**Aim of the exercise**:
Reproduce each of the lines word for word.

**Collected data**:
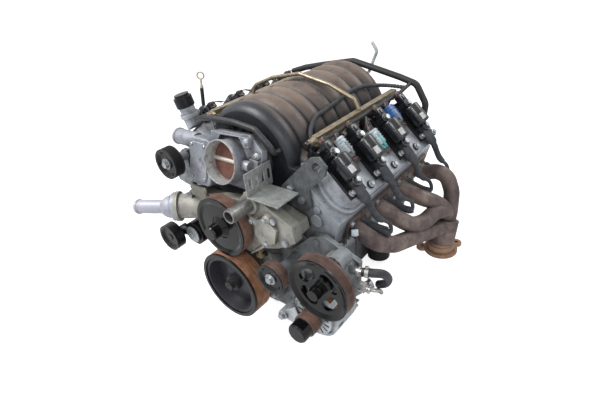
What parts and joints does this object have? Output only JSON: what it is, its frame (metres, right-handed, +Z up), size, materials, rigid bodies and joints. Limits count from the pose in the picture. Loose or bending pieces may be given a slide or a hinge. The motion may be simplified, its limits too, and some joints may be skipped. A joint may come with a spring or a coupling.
{
  "type": "v8 engine",
  "caption": "Front-dressed V engine: block, heads, covers, intake with throttle, coils, exhaust manifolds, pulleys, pump and alternator, no drive belt.",
  "frame": {"origin": "centre of the crankshaft's rear flange face, where the flywheel bolts on", "axes": "+Y along the crank axis towards the rear (the transmission), +Z up, +X towards the bank that sits further forward"},
  "size_m": [0.844, 0.6627, 0.6915],
  "materials": {
    "iron_block": "rough cast, weathered",
    "cast_alu": "as cast, weathered",
    "bright_alu": "smooth cast",
    "dark_steel": "semi-gloss black",
    "bare_steel": "machined",
    "rusty_iron": "heat-brown, rusted",
    "zinc": "zinc plated",
    "composite": "dark brown glass-filled nylon",
    "black_plastic": "glossy black",
    "rubber": "matte",
    "brass": "brown bronze, dull",
    "tan_steel": "passivated",
    "pale_plastic": "pale connector plastic"
  },
  "bodies": {
    "engine": {"accessory_bracket_left": "cast_alu", "accessory_bracket_right": "cast_alu", "alternator_housing": "cast_alu", "bolts": "zinc", "coil_bolts": "zinc", "coil_brackets": "dark_steel", "connectors": "pale_plastic", "cylinder_head_left": "cast_alu", "cylinder_head_right": "cast_alu", "dipstick_tube": "bare_steel", "engine_block": "iron_block", "exhaust_manifold_left": "rusty_iron", "exhaust_manifold_right": "rusty_iron", "fuel_injectors": "pale_plastic", "fuel_rails": "tan_steel", "head_gaskets": "bare_steel", "hose_stub": "bare_steel", "ignition_coils": "black_plastic", "intake_manifold": "composite", "lifting_eye": "bare_steel", "main_bearing_caps": "iron_block", "oil_filler_neck": "cast_alu", "oil_filter": "dark_steel", "oil_pan": "cast_alu", "pistons": "cast_alu", "plug_leads": "rubber", "rear_seal_cover": "cast_alu", "slotted_bracket": "bare_steel", "spark_plugs": "bare_steel", "steam_pipe": "bare_steel", "steering_pump": "cast_alu", "tensioner_base": "cast_alu", "throttle_body": "cast_alu", "throttle_motor_cover": "cast_alu", "timing_chain": "bare_steel", "timing_cover": "cast_alu", "vacuum_pipe": "pale_plastic", "valve_cover_left": "bright_alu", "valve_cover_right": "bright_alu", "vent_hose": "rubber", "water_outlet": "cast_alu", "water_pump_housing": "cast_alu", "wiring_loom": "rubber"},
    "crank": {"crankshaft": "bare_steel", "balancer_hub": "dark_steel", "balancer_rubber": "rubber", "balancer_ring": "dark_steel", "balancer_bolt": "zinc"},
    "cam": {"camshaft": "bare_steel"},
    "water_pump_rotor": {"pump_shaft": "bare_steel", "water_pump_pulley": "dark_steel"},
    "steering_pump_pulley": {"steering_pulley": "dark_steel"},
    "alternator_shaft": {"alternator_rotor": "dark_steel"},
    "upper_idler": {"idler_pulley_left": "black_plastic"},
    "lower_idler": {"idler_pulley_right": "dark_steel"},
    "tensioner": {"tensioner_arm": "cast_alu"},
    "tensioner_wheel": {"tensioner_pulley": "black_plastic"},
    "throttle_valve": {"throttle_plate": "brass"},
    "dipstick": {"dipstick": "bare_steel"},
    "filler_cap": {"oil_filler_cap": "black_plastic"}
  },
  "joints": [
    {"name": "crank_spin", "type": "hinge", "parent": "engine", "child": "crank", "pos_m": [0, 0, 0], "axis": [0, 1, 0], "continuous": true},
    {"name": "cam_spin", "type": "hinge", "parent": "engine", "child": "cam", "pos_m": [0, 0, 0.1248], "axis": [0, 1, 0], "continuous": true},
    {"name": "water_pump_spin", "type": "hinge", "parent": "engine", "child": "water_pump_rotor", "pos_m": [0, -0.56, 0.176], "axis": [0, 1, 0], "continuous": true},
    {"name": "steering_pump_spin", "type": "hinge", "parent": "engine", "child": "steering_pump_pulley", "pos_m": [0.289, -0.56, 0.123], "axis": [0, 1, 0], "continuous": true},
    {"name": "alternator_spin", "type": "hinge", "parent": "engine", "child": "alternator_shaft", "pos_m": [0.24, -0.56, -0.011], "axis": [0, 1, 0], "continuous": true},
    {"name": "upper_idler_spin", "type": "hinge", "parent": "engine", "child": "upper_idler", "pos_m": [-0.13, -0.612, 0.322], "axis": [0, 1, 0], "continuous": true},
    {"name": "lower_idler_spin", "type": "hinge", "parent": "engine", "child": "lower_idler", "pos_m": [0.156, -0.606, 0.094], "axis": [0, 1, 0], "continuous": true},
    {"name": "tensioner_swing", "type": "hinge", "parent": "engine", "child": "tensioner", "pos_m": [-0.139, -0.575, 0.098], "axis": [0, 1, 0], "range_deg": [-30, 0], "stiffness_Nm_per_rad": 6, "springref_deg": 34.38},
    {"name": "tensioner_wheel_spin", "type": "hinge", "parent": "tensioner", "child": "tensioner_wheel", "pos_m": [-0.208, -0.614, 0.08], "axis": [0, 1, 0], "continuous": true},
    {"name": "throttle_turn", "type": "hinge", "parent": "engine", "child": "throttle_valve", "pos_m": [0, -0.54289, 0.32674], "axis": [1, 0, 0], "range_deg": [0, 80], "stiffness_Nm_per_rad": 0.4, "springref_deg": -17.19},
    {"name": "dipstick_pull", "type": "slide", "parent": "engine", "child": "dipstick", "axis": [0, 0.1175, 0.9931], "range_m": [0, 0.19]},
    {"name": "filler_cap_turn", "type": "hinge", "parent": "engine", "child": "filler_cap", "pos_m": [-0.2435, -0.4435, 0.361], "axis": [-0.1736, -0.1105, 0.9786], "range_deg": [-90, 0]}
  ],
  "couplings": [
    {"joint": "cam_spin", "follows": "crank_spin", "ratio": 0.5}
  ]
}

**Correct answer**:
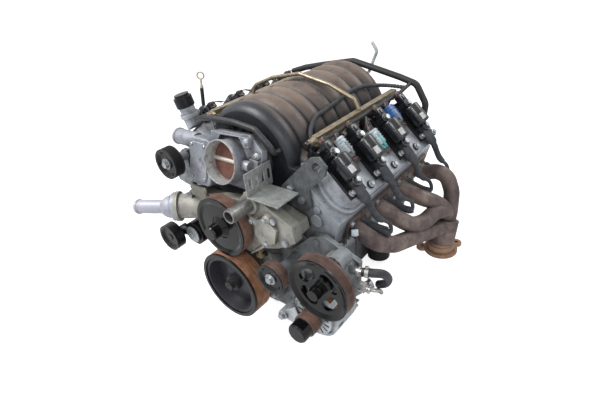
What parts and joints does this object have? Output only JSON: what it is, its frame (metres, right-handed, +Z up), size, materials, rigid bodies and joints. Limits count from the pose in the picture. Loose or bending pieces may be given a slide or a hinge. The motion may be simplified, its limits too, and some joints may be skipped. A joint may come with a spring or a coupling.
{
  "type": "v8 engine",
  "caption": "Front-dressed V engine: block, heads, covers, intake with throttle, coils, exhaust manifolds, pulleys, pump and alternator, no drive belt.",
  "frame": {"origin": "centre of the crankshaft's rear flange face, where the flywheel bolts on", "axes": "+Y along the crank axis towards the rear (the transmission), +Z up, +X towards the bank that sits further forward"},
  "size_m": [0.844, 0.6627, 0.6915],
  "materials": {
    "iron_block": "rough cast, weathered",
    "cast_alu": "as cast, weathered",
    "bright_alu": "smooth cast",
    "dark_steel": "semi-gloss black",
    "bare_steel": "machined",
    "rusty_iron": "heat-brown, rusted",
    "zinc": "zinc plated",
    "composite": "dark brown glass-filled nylon",
    "black_plastic": "glossy black",
    "rubber": "matte",
    "brass": "brown bronze, dull",
    "tan_steel": "passivated",
    "pale_plastic": "pale connector plastic"
  },
  "bodies": {
    "engine": {"accessory_bracket_left": "cast_alu", "accessory_bracket_right": "cast_alu", "alternator_housing": "cast_alu", "bolts": "zinc", "coil_bolts": "zinc", "coil_brackets": "dark_steel", "connectors": "pale_plastic", "cylinder_head_left": "cast_alu", "cylinder_head_right": "cast_alu", "dipstick_tube": "bare_steel", "engine_block": "iron_block", "exhaust_manifold_left": "rusty_iron", "exhaust_manifold_right": "rusty_iron", "fuel_injectors": "pale_plastic", "fuel_rails": "tan_steel", "head_gaskets": "bare_steel", "hose_stub": "bare_steel", "ignition_coils": "black_plastic", "intake_manifold": "composite", "lifting_eye": "bare_steel", "main_bearing_caps": "iron_block", "oil_filler_neck": "cast_alu", "oil_filter": "dark_steel", "oil_pan": "cast_alu", "pistons": "cast_alu", "plug_leads": "rubber", "rear_seal_cover": "cast_alu", "slotted_bracket": "bare_steel", "spark_plugs": "bare_steel", "steam_pipe": "bare_steel", "steering_pump": "cast_alu", "tensioner_base": "cast_alu", "throttle_body": "cast_alu", "throttle_motor_cover": "cast_alu", "timing_chain": "bare_steel", "timing_cover": "cast_alu", "vacuum_pipe": "pale_plastic", "valve_cover_left": "bright_alu", "valve_cover_right": "bright_alu", "vent_hose": "rubber", "water_outlet": "cast_alu", "water_pump_housing": "cast_alu", "wiring_loom": "rubber"},
    "crank": {"crankshaft": "bare_steel", "balancer_hub": "dark_steel", "balancer_rubber": "rubber", "balancer_ring": "dark_steel", "balancer_bolt": "zinc"},
    "cam": {"camshaft": "bare_steel"},
    "water_pump_rotor": {"pump_shaft": "bare_steel", "water_pump_pulley": "dark_steel"},
    "steering_pump_pulley": {"steering_pulley": "dark_steel"},
    "alternator_shaft": {"alternator_rotor": "dark_steel"},
    "upper_idler": {"idler_pulley_left": "black_plastic"},
    "lower_idler": {"idler_pulley_right": "dark_steel"},
    "tensioner": {"tensioner_arm": "cast_alu"},
    "tensioner_wheel": {"tensioner_pulley": "black_plastic"},
    "throttle_valve": {"throttle_plate": "brass"},
    "dipstick": {"dipstick": "bare_steel"},
    "filler_cap": {"oil_filler_cap": "black_plastic"}
  },
  "joints": [
    {"name": "crank_spin", "type": "hinge", "parent": "engine", "child": "crank", "pos_m": [0, 0, 0], "axis": [0, 1, 0], "continuous": true},
    {"name": "cam_spin", "type": "hinge", "parent": "engine", "child": "cam", "pos_m": [0, 0, 0.1248], "axis": [0, 1, 0], "continuous": true},
    {"name": "water_pump_spin", "type": "hinge", "parent": "engine", "child": "water_pump_rotor", "pos_m": [0, -0.56, 0.176], "axis": [0, 1, 0], "continuous": true},
    {"name": "steering_pump_spin", "type": "hinge", "parent": "engine", "child": "steering_pump_pulley", "pos_m": [0.289, -0.56, 0.123], "axis": [0, 1, 0], "continuous": true},
    {"name": "alternator_spin", "type": "hinge", "parent": "engine", "child": "alternator_shaft", "pos_m": [0.24, -0.56, -0.011], "axis": [0, 1, 0], "continuous": true},
    {"name": "upper_idler_spin", "type": "hinge", "parent": "engine", "child": "upper_idler", "pos_m": [-0.13, -0.612, 0.322], "axis": [0, 1, 0], "continuous": true},
    {"name": "lower_idler_spin", "type": "hinge", "parent": "engine", "child": "lower_idler", "pos_m": [0.156, -0.606, 0.094], "axis": [0, 1, 0], "continuous": true},
    {"name": "tensioner_swing", "type": "hinge", "parent": "engine", "child": "tensioner", "pos_m": [-0.139, -0.575, 0.098], "axis": [0, 1, 0], "range_deg": [-30, 0], "stiffness_Nm_per_rad": 6, "springref_deg": 34.38},
    {"name": "tensioner_wheel_spin", "type": "hinge", "parent": "tensioner", "child": "tensioner_wheel", "pos_m": [-0.208, -0.614, 0.08], "axis": [0, 1, 0], "continuous": true},
    {"name": "throttle_turn", "type": "hinge", "parent": "engine", "child": "throttle_valve", "pos_m": [0, -0.54289, 0.32674], "axis": [1, 0, 0], "range_deg": [0, 80], "stiffness_Nm_per_rad": 0.4, "springref_deg": -17.19},
    {"name": "dipstick_pull", "type": "slide", "parent": "engine", "child": "dipstick", "axis": [0, 0.1175, 0.9931], "range_m": [0, 0.19]},
    {"name": "filler_cap_turn", "type": "hinge", "parent": "engine", "child": "filler_cap", "pos_m": [-0.2435, -0.4435, 0.361], "axis": [-0.1736, -0.1105, 0.9786], "range_deg": [-90, 0]}
  ],
  "couplings": [
    {"joint": "cam_spin", "follows": "crank_spin", "ratio": 0.5}
  ]
}